Former MySQL CEO Mårten Mickos Talks About Managing Remote Workers (Video)
Millions of pixels have been used to talk about Yahoo! CEO Marissa Mayer's decision to ban telecommuting and her reasons for doing it. Today's interviewee, Mårten Mickos, built MySQL AB into a billion-dollar company with 70% of its workers, all over the world, telecommuting instead of working in offices. Now he's CEO of another young open source company, Eucalyptus, and is following a similar hiring pattern. Mårten says (toward the end of the video/transcript) that he believes people working out of their homes is entirely natural; that this is how things were done for thousands of years before the industrial revolution.
All you need is a method to accurately measure productivity.
These companies did it on purpose and planned for it, while it sounds like it just sorta "happened" at Yahoo, with management neither having a plan for how to manage it nor (apparently) really paying any attention at all to what remote workers were doing and how they were doing it.
10 PRINT CHR$(205.5+RND(1)); : GOTO 10
If you have a cool product, interesting things to do and hire interested people, you will have good employees.
Many technical people work in the field because they enjoy it, how many people work on FOSS in their spare time anyway?

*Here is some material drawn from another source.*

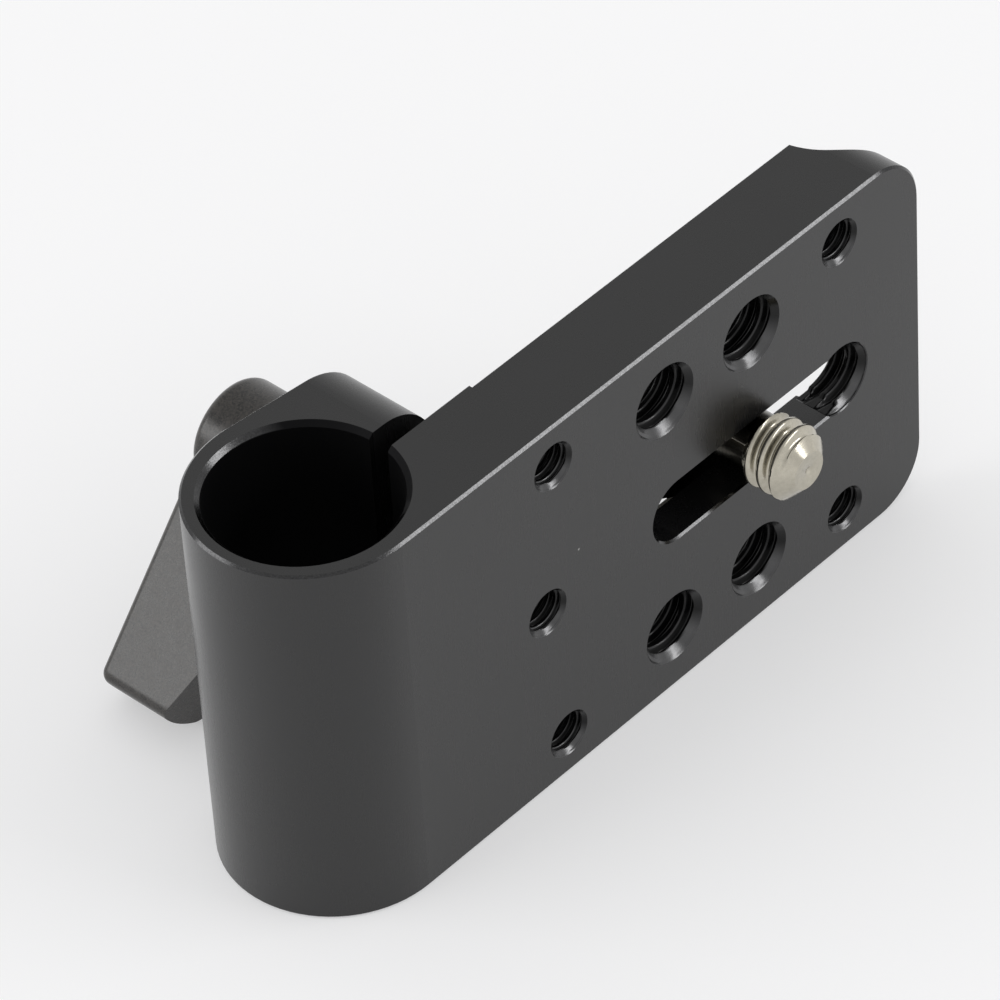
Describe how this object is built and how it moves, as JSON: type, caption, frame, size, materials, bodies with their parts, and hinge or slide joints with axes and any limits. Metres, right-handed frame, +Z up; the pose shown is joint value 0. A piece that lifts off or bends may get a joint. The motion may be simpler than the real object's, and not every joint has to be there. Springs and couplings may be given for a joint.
{
  "type": "rod clamp cheese plate",
  "caption": "Split 15 mm rod clamp with a ratchet lever, carrying a flat plate of tapped holes and a slot with a captive camera screw.",
  "frame": {"origin": "on the axis of the rod bore, at the clamp's bottom face, which it stands on", "axes": "+X along the plate to its far end, +Y from the plate's front face toward the lever, +Z up along the rod"},
  "size_m": [0.0673, 0.0378, 0.035],
  "materials": {
    "black_aluminium": "black anodised over fine blasting, bright where edges are worn",
    "steel": "plain turned steel",
    "black_cast_metal": "black powder coat on a die-casting, fine speckle",
    "black_steel": "black oxide, satin",
    "plated_screw": "warm silver plating, rolled thread"
  },
  "bodies": {
    "clamp": {"clamp_plate": "black_aluminium", "thrust_washer": "steel"},
    "stud": {"lever_stud": "steel", "lever_screw": "black_steel", "lever_spring": "steel"},
    "handle": {"lever_handle": "black_cast_metal"},
    "captive_screw": {"camera_screw": "plated_screw"}
  },
  "joints": [
    {"name": "lever_turn", "type": "hinge", "parent": "clamp", "child": "stud", "pos_m": [0.015, 0, 0.0175], "axis": [0, 1, 0], "range_deg": [-180, 180]},
    {"name": "handle_lift", "type": "slide", "parent": "stud", "child": "handle", "axis": [0, 1, 0], "range_m": [0, 0.0026], "stiffness_N_per_m": 600, "springref_m": -0.003, "deforming": ["lever_spring"]},
    {"name": "camera_screw_slide", "type": "slide", "parent": "clamp", "child": "captive_screw", "axis": [1, 0, 0], "range_m": [-0.00955, 0.0095]}
  ]
}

Working on new, interesting, challenging things is fun! Maintaining 'legacy' stuff, not as fun. No disrespect to Yahoo but Flicker, Yahoo Mail, YUI, OMG! (please), for me it would be hard to be excited about maintaining these.
Additionally, working in a smaller company where one person can really help shape things is huge, being just another worker bee in a huge corporate environment can be depressing. (especially one with a declining public image)
Obviously, just my opinion.
What do you use for measuring "productivity"?
Lines of code? My happiest work days are when I end up removing more code than I put in. Also, this is really easy to game.
Bugs fixed? I usually end up working on the really nasty bugs...intermittent, only occur in customer sites, and under no circumstances can you shut down the system to debug it. Some bugs take weeks or months to track down.
Hours worked? Pointless, doesn't track if you're actually being useful during those hours.
While it's easy to measure productivity if you're making widgets, its *really hard* to measure productivity if you're doing creative stuff.